## EXERCISE DESCRIPTION
Nothing but the lines from the one containing "obj.matrix_world = Matrix.Identity(4)" down to the one containing "return np.stack([c.ravel() for", both included, should be echoed, and each exactly as it stands.

═════ DATASET SECTION ═════

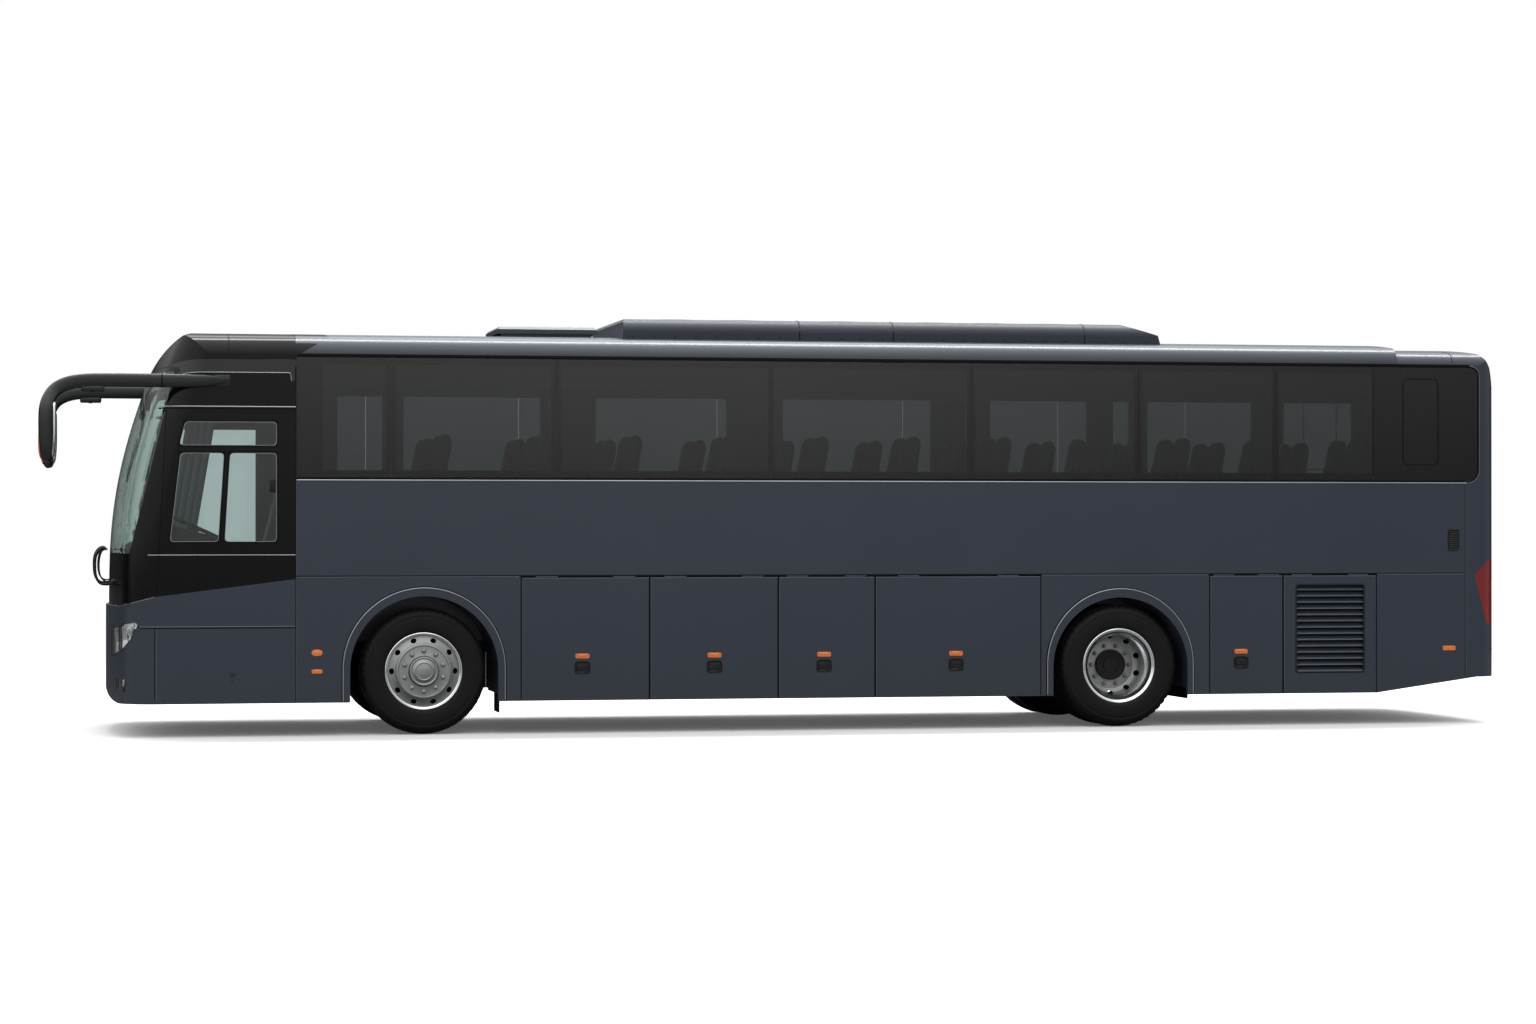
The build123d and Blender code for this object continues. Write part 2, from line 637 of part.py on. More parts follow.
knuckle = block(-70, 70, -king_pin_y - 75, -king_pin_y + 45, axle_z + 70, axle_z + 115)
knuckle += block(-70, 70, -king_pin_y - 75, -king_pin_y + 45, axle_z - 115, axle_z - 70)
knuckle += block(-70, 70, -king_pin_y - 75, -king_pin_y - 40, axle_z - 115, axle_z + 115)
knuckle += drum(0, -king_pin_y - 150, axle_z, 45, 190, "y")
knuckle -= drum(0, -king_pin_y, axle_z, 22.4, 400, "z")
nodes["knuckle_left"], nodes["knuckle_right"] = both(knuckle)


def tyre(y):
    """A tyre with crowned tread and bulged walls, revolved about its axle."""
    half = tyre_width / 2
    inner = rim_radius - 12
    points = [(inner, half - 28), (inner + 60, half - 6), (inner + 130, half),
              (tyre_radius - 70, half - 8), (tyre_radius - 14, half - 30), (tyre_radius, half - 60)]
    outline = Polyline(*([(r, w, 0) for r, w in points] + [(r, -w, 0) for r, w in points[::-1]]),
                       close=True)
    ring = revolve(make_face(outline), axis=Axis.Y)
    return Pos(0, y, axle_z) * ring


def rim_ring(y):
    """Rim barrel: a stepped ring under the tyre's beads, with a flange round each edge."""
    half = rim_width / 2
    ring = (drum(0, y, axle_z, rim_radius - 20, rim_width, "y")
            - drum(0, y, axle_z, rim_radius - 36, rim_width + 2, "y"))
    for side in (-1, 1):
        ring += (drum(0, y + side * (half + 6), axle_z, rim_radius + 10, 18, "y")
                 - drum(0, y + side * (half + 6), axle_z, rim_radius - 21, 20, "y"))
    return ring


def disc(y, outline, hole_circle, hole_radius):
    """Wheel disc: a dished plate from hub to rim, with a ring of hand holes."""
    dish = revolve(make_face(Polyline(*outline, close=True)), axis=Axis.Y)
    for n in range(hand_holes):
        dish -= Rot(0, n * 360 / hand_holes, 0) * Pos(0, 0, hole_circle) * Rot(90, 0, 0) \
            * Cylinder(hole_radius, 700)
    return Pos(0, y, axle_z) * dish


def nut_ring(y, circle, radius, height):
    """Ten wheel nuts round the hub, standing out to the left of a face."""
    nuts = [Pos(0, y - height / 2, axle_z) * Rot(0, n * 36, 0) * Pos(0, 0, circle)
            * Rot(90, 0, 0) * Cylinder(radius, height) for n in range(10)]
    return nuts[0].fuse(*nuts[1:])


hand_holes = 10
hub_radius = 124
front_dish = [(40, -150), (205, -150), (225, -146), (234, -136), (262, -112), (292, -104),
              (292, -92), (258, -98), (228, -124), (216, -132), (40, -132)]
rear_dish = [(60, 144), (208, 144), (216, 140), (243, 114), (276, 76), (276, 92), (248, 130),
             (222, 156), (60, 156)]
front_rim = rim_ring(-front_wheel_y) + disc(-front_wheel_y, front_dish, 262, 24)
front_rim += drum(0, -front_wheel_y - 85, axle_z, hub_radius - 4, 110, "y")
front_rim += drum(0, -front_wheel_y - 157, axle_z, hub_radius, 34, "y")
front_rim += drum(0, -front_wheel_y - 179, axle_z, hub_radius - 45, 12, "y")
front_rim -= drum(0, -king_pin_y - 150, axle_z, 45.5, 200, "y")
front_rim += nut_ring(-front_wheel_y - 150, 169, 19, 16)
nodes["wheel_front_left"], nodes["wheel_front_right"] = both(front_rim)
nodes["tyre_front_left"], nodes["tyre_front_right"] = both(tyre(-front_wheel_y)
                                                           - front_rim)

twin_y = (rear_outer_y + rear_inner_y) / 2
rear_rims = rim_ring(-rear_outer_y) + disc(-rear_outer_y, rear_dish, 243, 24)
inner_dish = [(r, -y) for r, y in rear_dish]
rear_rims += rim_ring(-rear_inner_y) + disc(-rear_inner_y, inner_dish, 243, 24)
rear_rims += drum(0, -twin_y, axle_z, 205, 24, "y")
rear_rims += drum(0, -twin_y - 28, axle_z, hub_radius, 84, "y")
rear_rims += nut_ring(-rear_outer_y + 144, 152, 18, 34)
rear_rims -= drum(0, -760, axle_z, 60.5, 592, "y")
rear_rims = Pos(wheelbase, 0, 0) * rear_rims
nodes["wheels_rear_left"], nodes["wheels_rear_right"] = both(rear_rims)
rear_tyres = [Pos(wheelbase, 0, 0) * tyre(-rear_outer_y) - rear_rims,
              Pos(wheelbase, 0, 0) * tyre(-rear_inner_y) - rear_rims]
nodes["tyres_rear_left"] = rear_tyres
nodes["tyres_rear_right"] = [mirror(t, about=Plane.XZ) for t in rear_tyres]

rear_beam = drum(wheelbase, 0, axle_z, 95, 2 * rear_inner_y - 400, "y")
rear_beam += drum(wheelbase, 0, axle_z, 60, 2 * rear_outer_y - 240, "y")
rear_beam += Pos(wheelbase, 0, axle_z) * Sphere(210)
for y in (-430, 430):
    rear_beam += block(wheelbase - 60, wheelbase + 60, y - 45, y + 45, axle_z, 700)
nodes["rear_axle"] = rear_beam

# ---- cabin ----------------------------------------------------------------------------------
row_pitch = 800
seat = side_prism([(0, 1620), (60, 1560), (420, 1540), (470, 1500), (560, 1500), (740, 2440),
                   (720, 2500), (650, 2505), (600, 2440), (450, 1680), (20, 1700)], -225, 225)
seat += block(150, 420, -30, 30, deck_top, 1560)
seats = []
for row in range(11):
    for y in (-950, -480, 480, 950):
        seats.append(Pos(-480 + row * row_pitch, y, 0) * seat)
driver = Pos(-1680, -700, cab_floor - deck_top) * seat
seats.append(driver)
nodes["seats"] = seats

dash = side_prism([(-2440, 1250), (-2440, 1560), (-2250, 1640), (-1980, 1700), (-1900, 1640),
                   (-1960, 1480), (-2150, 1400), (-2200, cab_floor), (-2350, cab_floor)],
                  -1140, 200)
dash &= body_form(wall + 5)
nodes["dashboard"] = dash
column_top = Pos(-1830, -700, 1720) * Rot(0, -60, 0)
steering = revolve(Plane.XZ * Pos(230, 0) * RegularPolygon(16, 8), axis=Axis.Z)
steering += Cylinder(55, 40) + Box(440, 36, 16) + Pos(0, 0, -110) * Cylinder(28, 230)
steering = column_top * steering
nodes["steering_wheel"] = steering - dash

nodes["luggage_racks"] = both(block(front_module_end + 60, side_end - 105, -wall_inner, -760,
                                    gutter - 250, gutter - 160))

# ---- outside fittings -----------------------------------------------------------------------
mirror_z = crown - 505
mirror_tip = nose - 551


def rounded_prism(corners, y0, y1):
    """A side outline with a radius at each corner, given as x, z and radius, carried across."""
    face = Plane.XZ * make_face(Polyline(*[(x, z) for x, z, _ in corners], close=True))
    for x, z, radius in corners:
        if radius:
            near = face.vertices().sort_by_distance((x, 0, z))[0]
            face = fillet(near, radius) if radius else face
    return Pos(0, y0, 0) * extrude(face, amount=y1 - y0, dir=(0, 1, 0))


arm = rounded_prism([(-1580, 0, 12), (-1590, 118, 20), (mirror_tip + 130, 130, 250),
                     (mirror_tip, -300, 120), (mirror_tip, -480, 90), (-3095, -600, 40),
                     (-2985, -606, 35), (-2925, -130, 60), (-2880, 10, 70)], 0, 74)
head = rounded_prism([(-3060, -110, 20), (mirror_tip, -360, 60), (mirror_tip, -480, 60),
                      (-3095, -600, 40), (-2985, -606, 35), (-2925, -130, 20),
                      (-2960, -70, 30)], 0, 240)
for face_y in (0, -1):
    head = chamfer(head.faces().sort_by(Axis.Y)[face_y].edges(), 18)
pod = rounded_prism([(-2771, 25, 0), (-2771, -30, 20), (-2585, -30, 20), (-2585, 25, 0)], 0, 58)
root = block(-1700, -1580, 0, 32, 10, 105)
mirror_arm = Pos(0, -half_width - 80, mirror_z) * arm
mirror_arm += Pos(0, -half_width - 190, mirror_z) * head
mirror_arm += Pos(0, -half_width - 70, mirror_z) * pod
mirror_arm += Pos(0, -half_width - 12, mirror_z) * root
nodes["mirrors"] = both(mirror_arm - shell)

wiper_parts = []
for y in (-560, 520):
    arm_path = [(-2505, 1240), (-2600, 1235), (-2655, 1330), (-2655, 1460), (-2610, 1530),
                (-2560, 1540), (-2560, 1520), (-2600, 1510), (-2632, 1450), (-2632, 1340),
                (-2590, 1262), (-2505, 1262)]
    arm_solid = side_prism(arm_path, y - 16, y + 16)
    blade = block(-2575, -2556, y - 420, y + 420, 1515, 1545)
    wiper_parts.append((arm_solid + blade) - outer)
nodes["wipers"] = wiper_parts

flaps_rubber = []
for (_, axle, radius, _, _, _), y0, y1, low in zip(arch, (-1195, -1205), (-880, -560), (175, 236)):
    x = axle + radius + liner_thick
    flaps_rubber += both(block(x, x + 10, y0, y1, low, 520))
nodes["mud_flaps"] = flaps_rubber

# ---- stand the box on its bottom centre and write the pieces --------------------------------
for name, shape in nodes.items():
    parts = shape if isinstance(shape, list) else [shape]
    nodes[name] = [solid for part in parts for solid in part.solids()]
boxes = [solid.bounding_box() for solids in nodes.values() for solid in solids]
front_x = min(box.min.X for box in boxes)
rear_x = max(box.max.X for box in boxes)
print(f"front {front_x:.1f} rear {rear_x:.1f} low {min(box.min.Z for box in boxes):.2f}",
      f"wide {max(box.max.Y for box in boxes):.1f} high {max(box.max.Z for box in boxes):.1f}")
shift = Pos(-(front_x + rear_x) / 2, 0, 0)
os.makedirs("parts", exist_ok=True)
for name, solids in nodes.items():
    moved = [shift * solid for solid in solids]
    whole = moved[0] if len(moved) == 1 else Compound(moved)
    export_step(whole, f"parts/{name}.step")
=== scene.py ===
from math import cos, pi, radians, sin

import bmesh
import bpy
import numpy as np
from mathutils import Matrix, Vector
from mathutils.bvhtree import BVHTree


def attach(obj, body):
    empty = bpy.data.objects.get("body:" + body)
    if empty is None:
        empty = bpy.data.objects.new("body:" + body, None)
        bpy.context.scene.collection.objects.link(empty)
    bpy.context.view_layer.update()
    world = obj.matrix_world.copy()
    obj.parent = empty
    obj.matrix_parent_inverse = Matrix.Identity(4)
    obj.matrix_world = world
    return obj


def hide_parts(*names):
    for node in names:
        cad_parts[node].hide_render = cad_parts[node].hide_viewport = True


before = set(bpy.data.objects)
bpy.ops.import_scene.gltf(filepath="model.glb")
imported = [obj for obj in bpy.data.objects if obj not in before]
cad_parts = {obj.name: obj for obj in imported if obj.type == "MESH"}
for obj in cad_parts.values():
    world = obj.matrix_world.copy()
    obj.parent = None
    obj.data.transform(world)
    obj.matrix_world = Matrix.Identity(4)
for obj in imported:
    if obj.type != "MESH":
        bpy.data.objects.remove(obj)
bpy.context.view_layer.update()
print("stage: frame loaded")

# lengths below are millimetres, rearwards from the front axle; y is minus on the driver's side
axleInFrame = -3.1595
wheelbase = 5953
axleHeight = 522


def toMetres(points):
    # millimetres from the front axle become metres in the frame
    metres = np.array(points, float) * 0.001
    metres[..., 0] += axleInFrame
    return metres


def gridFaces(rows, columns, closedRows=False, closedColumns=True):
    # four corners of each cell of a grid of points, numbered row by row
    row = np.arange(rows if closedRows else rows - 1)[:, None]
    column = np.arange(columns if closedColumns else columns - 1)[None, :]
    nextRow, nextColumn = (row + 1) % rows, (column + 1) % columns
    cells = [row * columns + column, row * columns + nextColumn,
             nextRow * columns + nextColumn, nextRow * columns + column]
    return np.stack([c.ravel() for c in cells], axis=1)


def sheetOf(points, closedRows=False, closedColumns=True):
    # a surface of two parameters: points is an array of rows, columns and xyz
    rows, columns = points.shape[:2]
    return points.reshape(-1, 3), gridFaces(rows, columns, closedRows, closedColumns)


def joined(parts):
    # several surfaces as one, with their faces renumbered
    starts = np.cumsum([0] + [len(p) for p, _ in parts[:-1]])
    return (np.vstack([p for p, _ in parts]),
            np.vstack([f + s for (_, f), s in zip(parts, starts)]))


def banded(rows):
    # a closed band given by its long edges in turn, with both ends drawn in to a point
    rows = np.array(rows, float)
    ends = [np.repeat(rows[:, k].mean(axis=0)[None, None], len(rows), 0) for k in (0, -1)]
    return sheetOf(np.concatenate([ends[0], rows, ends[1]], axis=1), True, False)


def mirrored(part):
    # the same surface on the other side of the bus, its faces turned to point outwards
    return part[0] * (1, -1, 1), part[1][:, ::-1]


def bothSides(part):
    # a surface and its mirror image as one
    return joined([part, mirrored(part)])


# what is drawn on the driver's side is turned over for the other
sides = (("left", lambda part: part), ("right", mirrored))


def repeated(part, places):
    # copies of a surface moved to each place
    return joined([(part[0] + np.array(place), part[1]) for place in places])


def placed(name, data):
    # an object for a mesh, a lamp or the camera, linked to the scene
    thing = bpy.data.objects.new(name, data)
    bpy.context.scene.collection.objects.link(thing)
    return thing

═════

## CORRECT RESPONSE
    obj.matrix_world = Matrix.Identity(4)
for obj in imported:
    if obj.type != "MESH":
        bpy.data.objects.remove(obj)
bpy.context.view_layer.update()
print("stage: frame loaded")

# lengths below are millimetres, rearwards from the front axle; y is minus on the driver's side
axleInFrame = -3.1595
wheelbase = 5953
axleHeight = 522


def toMetres(points):
    # millimetres from the front axle become metres in the frame
    metres = np.array(points, float) * 0.001
    metres[..., 0] += axleInFrame
    return metres


def gridFaces(rows, columns, closedRows=False, closedColumns=True):
    # four corners of each cell of a grid of points, numbered row by row
    row = np.arange(rows if closedRows else rows - 1)[:, None]
    column = np.arange(columns if closedColumns else columns - 1)[None, :]
    nextRow, nextColumn = (row + 1) % rows, (column + 1) % columns
    cells = [row * columns + column, row * columns + nextColumn,
             nextRow * columns + nextColumn, nextRow * columns + column]
    return np.stack([c.ravel() for c in cells], axis=1)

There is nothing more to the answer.